Likewise, there’s been little crossover in terms of bringing her stand-up experience in the other direction, although she believes that at one point it helped her decide to take on a one-woman show at the Druid.

“They’re very different art forms. You’re talking directly to the audience [in standup], you’re engaging with the audience.”

O’Kane cited Tommy Tiernan as “one of my biggest influences.”

She said, “We’re storytellers, not every comic is a storyteller. We go into quite a long, detailed story. That’s a very particular style. That's something I always wanted to do.

“There are so many influences. It’s hard to single people out,” she said. “Another is Owen O’Neill, an incredible storyteller. Now, he crossed the line between one-man shows and standup, probably because he had a bit of emotion. I quite like comics who give a bit of themselves. I think that’s what appeals to me. Comics who are honest. That’s why I love Dave Chappelle so much. A little bit of truth in there. There’s always ‘here’s a bit of me’ and I love that.”

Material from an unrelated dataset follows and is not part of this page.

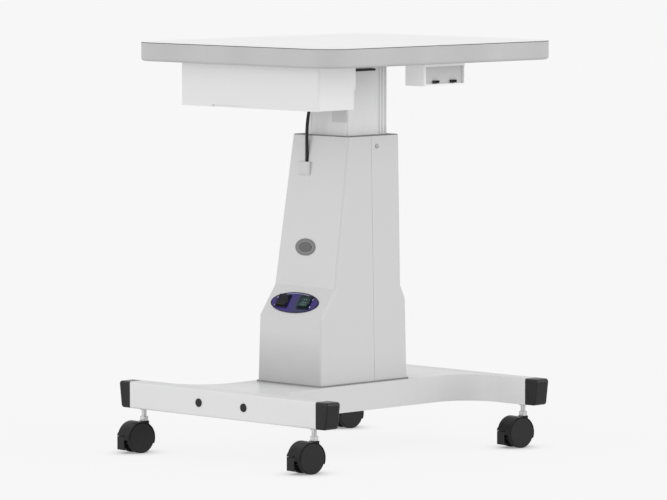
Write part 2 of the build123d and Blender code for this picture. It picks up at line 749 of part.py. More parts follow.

When she was ready to throw in the towel, she revealed, “I would go to watch Tommy and always be inspired.”

O’Kane continued, “There are many times when I wanted to leave because it was rough being the only woman on the scene. I didn’t quite understand it at the time. It was subconscious. I didn’t get it. I didn’t get that it was a difficult environment. I was very fond of all my colleagues, still am, but when you’re the only anything, it’s a disadvantage.”

She did eventually quit. She said she did comedy for 10 years, then left it for 10 years and six years ago returned to the mic.

“So, this is a second bite of the cherry,” the comic said. “This time I’m more in control of what I’m doing and I think I understand it better."

O’Kane said with another laugh,“I’m certainly more driven to get it right.”